#### [Exercise aim]
Please reproduce every record, keeping each one exactly as written.

#### [Stored data]
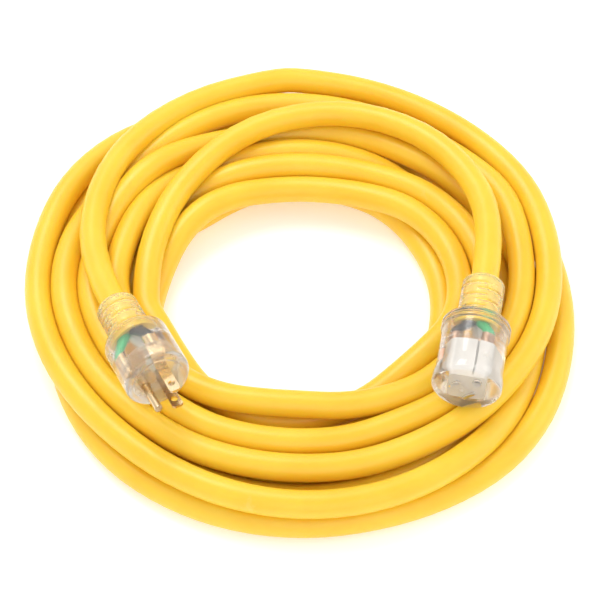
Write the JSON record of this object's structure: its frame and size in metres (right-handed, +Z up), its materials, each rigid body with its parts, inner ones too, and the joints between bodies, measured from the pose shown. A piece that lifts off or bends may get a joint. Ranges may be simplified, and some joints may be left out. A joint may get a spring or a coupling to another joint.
{
  "type": "power extension cord",
  "caption": "Coiled heavy-duty yellow power cord with a clear moulded three-pin plug and a clear three-hole connector, for feeding mains power to a parked caravan or tools.",
  "frame": {"origin": "on the surface that the cord lies on, under the middle of the coil", "axes": "+Z up along the coil's axis, +X from the coil's middle towards the connector, both moulded ends pointing roughly along -Y"},
  "size_m": [0.336, 0.336, 0.0734],
  "materials": {
    "cord_jacket": "satin yellow thermoplastic jacket",
    "clear_moulding": "water-clear glossy vinyl moulding",
    "clear_relief": "clear glossy vinyl over the yellow jacket",
    "clear_insert": "clear polycarbonate",
    "white_carrier": "milky white moulded nylon",
    "brass_pins": "plain polished brass",
    "brass_contacts": "plain pressed brass",
    "copper_strands": "bare copper strands",
    "black_insulation": "black vinyl insulation",
    "white_insulation": "white vinyl insulation",
    "green_insulation": "green vinyl insulation",
    "lamp_glass": "small neon lamp's glass",
    "resistor_coating": "brown lacquered resistor",
    "tinned_wire": "tinned copper wire"
  },
  "bodies": {
    "root": {"connector_body": "clear_moulding", "connector_carrier": "white_carrier", "connector_contact_earth": "brass_contacts", "connector_contact_line": "brass_contacts", "connector_contact_neutral": "brass_contacts", "connector_copper_earth": "copper_strands", "connector_copper_line": "copper_strands", "connector_copper_neutral": "copper_strands", "connector_jacket_end": "cord_jacket", "connector_lead": "cord_jacket", "connector_strain_relief": "clear_relief", "connector_wire_black": "black_insulation", "connector_wire_green": "green_insulation", "connector_wire_white": "white_insulation", "cord_coil": "cord_jacket", "lamp_bulb": "lamp_glass", "lamp_resistor": "resistor_coating", "lamp_wires": "tinned_wire", "plug_blade_line": "brass_pins", "plug_blade_neutral": "brass_pins", "plug_body": "clear_moulding", "plug_bridge": "clear_insert", "plug_copper_earth": "copper_strands", "plug_copper_line": "copper_strands", "plug_copper_neutral": "copper_strands", "plug_earth_pin": "brass_pins", "plug_jacket_end": "cord_jacket", "plug_lead": "cord_jacket", "plug_strain_relief": "clear_relief", "plug_wire_black": "black_insulation", "plug_wire_green": "green_insulation", "plug_wire_white": "white_insulation"}
  },
  "joints": []
}
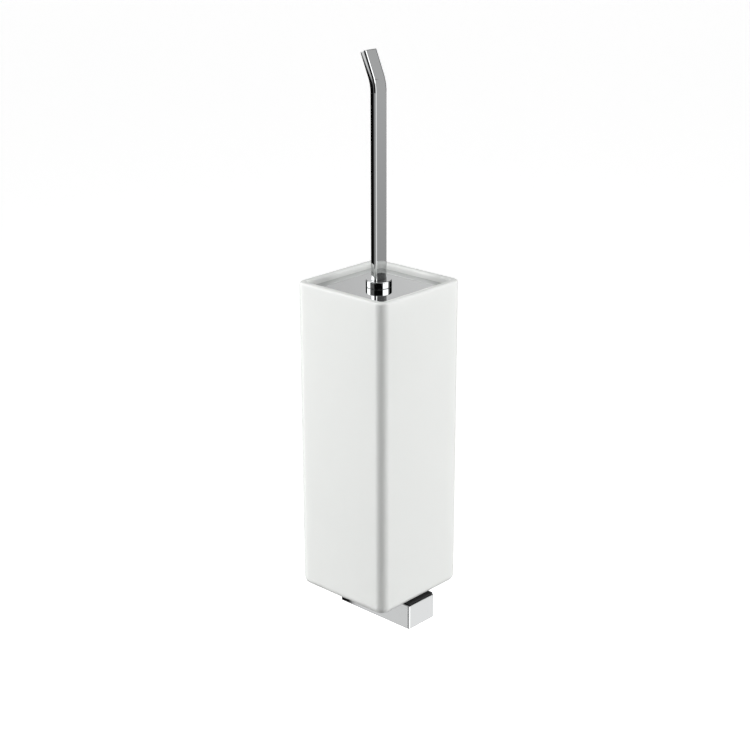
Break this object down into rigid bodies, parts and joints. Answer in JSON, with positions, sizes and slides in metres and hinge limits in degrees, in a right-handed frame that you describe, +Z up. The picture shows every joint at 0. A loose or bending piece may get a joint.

#### [Exercise solution]
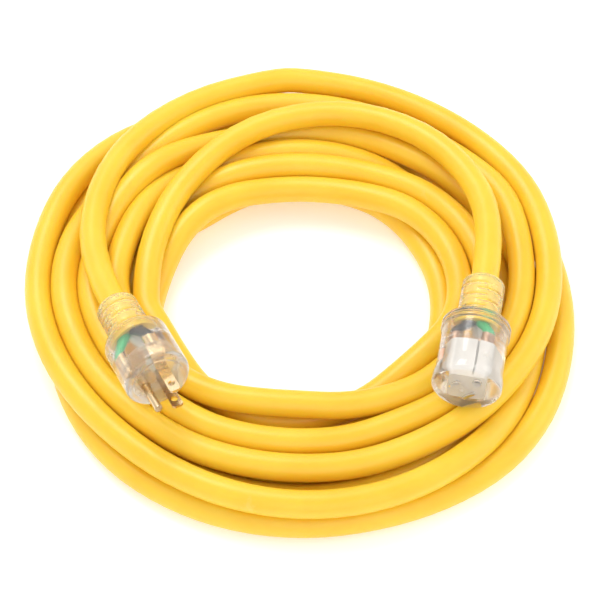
Write the JSON record of this object's structure: its frame and size in metres (right-handed, +Z up), its materials, each rigid body with its parts, inner ones too, and the joints between bodies, measured from the pose shown. A piece that lifts off or bends may get a joint. Ranges may be simplified, and some joints may be left out. A joint may get a spring or a coupling to another joint.
{
  "type": "power extension cord",
  "caption": "Coiled heavy-duty yellow power cord with a clear moulded three-pin plug and a clear three-hole connector, for feeding mains power to a parked caravan or tools.",
  "frame": {"origin": "on the surface that the cord lies on, under the middle of the coil", "axes": "+Z up along the coil's axis, +X from the coil's middle towards the connector, both moulded ends pointing roughly along -Y"},
  "size_m": [0.336, 0.336, 0.0734],
  "materials": {
    "cord_jacket": "satin yellow thermoplastic jacket",
    "clear_moulding": "water-clear glossy vinyl moulding",
    "clear_relief": "clear glossy vinyl over the yellow jacket",
    "clear_insert": "clear polycarbonate",
    "white_carrier": "milky white moulded nylon",
    "brass_pins": "plain polished brass",
    "brass_contacts": "plain pressed brass",
    "copper_strands": "bare copper strands",
    "black_insulation": "black vinyl insulation",
    "white_insulation": "white vinyl insulation",
    "green_insulation": "green vinyl insulation",
    "lamp_glass": "small neon lamp's glass",
    "resistor_coating": "brown lacquered resistor",
    "tinned_wire": "tinned copper wire"
  },
  "bodies": {
    "root": {"connector_body": "clear_moulding", "connector_carrier": "white_carrier", "connector_contact_earth": "brass_contacts", "connector_contact_line": "brass_contacts", "connector_contact_neutral": "brass_contacts", "connector_copper_earth": "copper_strands", "connector_copper_line": "copper_strands", "connector_copper_neutral": "copper_strands", "connector_jacket_end": "cord_jacket", "connector_lead": "cord_jacket", "connector_strain_relief": "clear_relief", "connector_wire_black": "black_insulation", "connector_wire_green": "green_insulation", "connector_wire_white": "white_insulation", "cord_coil": "cord_jacket", "lamp_bulb": "lamp_glass", "lamp_resistor": "resistor_coating", "lamp_wires": "tinned_wire", "plug_blade_line": "brass_pins", "plug_blade_neutral": "brass_pins", "plug_body": "clear_moulding", "plug_bridge": "clear_insert", "plug_copper_earth": "copper_strands", "plug_copper_line": "copper_strands", "plug_copper_neutral": "copper_strands", "plug_earth_pin": "brass_pins", "plug_jacket_end": "cord_jacket", "plug_lead": "cord_jacket", "plug_strain_relief": "clear_relief", "plug_wire_black": "black_insulation", "plug_wire_green": "green_insulation", "plug_wire_white": "white_insulation"}
  },
  "joints": []
}
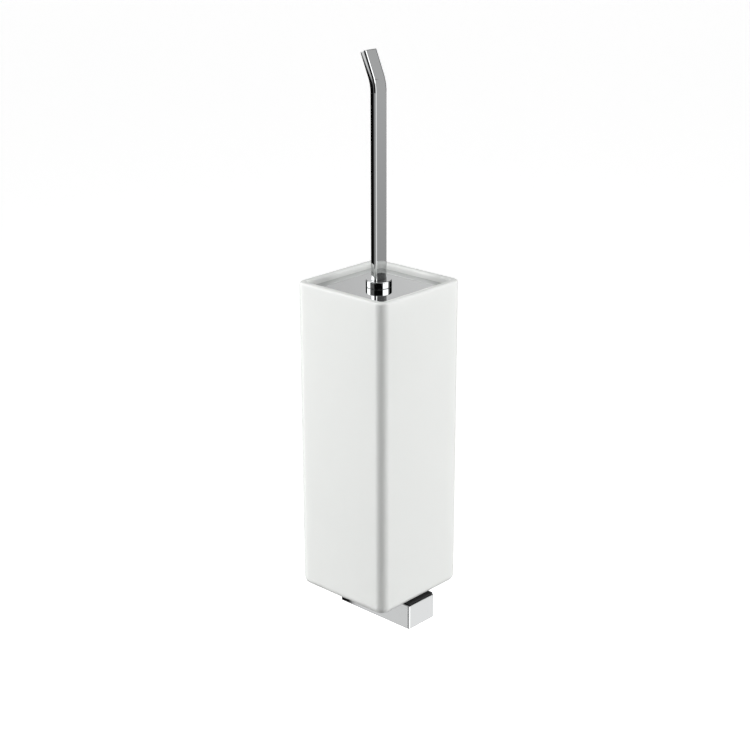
Break this object down into rigid bodies, parts and joints. Answer in JSON, with positions, sizes and slides in metres and hinge limits in degrees, in a right-handed frame that you describe, +Z up. The picture shows every joint at 0. A loose or bending piece may get a joint.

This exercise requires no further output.